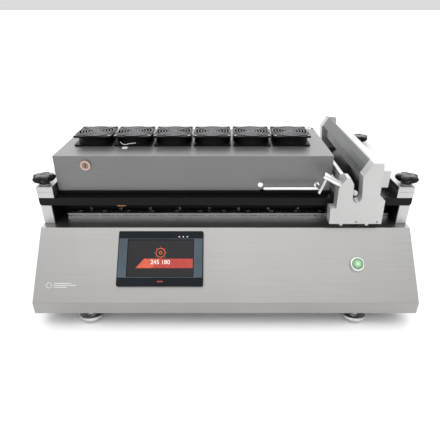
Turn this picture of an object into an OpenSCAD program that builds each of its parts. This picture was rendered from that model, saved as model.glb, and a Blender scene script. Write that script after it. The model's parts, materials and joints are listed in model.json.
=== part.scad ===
// Bench-top reflow station: a hot plate under a fan-cooled hinged hood, on a sloped steel console,
// with a clamp carriage that slides along two rails. X runs along the machine, -Y is the operator's side.

/* [Console] */
// Width of the console
base_w = 884; // [860:1:900]
// Depth of the console
base_d = 560; // [560:1:580]
// Height of the front lip's lower edge above the bench
lip_low = 36; // [34:1:38]
// Height of the front lip's upper edge
lip_high = 66; // [62:1:70]
// Height of the flat deck
deck_z = 196.5; // [194:0.5:199]
// How far back the sloped panel reaches
slope_run = 120; // [115:1:125]
// Thickness of the folded sheet
sheet = 2; // [1.5:0.5:2.5]

/* [Table] */
// Width of the black table plate
table_w = 886; // [880:1:888]
// Depth of the table plate
table_d = 385; // [380:1:390]
// Thickness of the table plate
table_t = 20; // [18:1:22]
// Height of the side rails between the deck and the table plate
rail_gap = 48; // [47:1:49]
// Width of the heated area
plate_w = 600; // [560:10:610]
// Depth of the heated area
plate_d = 200; // [190:5:204]

/* [Hood] */
// Left end of the hood
hood_left = -400; // [-400:1:-399]
// Right end of the hood
hood_right = 250; // [240:1:252]
// Depth of the hood
hood_d = 230; // [226:1:230]
// Height of the hood's top above the bench
hood_top = 360; // [350:1:362]
// Size of a cooling fan
fan_size = 92; // [90:1:92]
// Distance between fan centres
fan_pitch = 97.8; // [96:0.2:98]

/* [Carriage] */
// Thickness of the carriage's end plates
cheek_t = 28; // [24:1:28]
// Width of the beam on the carriage's right side
beam_w = 26; // [22:1:26]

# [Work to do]
From the opening line of the data above through the line that contains "plate_d = 200; // [190:5:204]", please print each line as it stands and only those lines.

# [Exercise response]
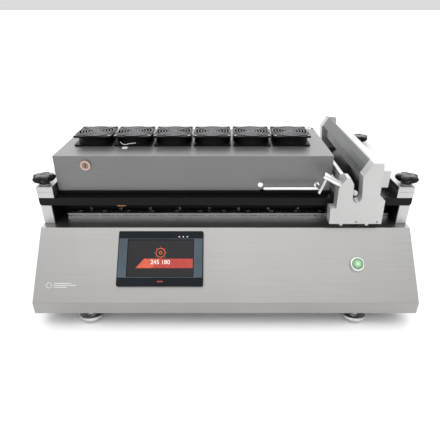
Turn this picture of an object into an OpenSCAD program that builds each of its parts. This picture was rendered from that model, saved as model.glb, and a Blender scene script. Write that script after it. The model's parts, materials and joints are listed in model.json.
=== part.scad ===
// Bench-top reflow station: a hot plate under a fan-cooled hinged hood, on a sloped steel console,
// with a clamp carriage that slides along two rails. X runs along the machine, -Y is the operator's side.

/* [Console] */
// Width of the console
base_w = 884; // [860:1:900]
// Depth of the console
base_d = 560; // [560:1:580]
// Height of the front lip's lower edge above the bench
lip_low = 36; // [34:1:38]
// Height of the front lip's upper edge
lip_high = 66; // [62:1:70]
// Height of the flat deck
deck_z = 196.5; // [194:0.5:199]
// How far back the sloped panel reaches
slope_run = 120; // [115:1:125]
// Thickness of the folded sheet
sheet = 2; // [1.5:0.5:2.5]

/* [Table] */
// Width of the black table plate
table_w = 886; // [880:1:888]
// Depth of the table plate
table_d = 385; // [380:1:390]
// Thickness of the table plate
table_t = 20; // [18:1:22]
// Height of the side rails between the deck and the table plate
rail_gap = 48; // [47:1:49]
// Width of the heated area
plate_w = 600; // [560:10:610]
// Depth of the heated area
plate_d = 200; // [190:5:204]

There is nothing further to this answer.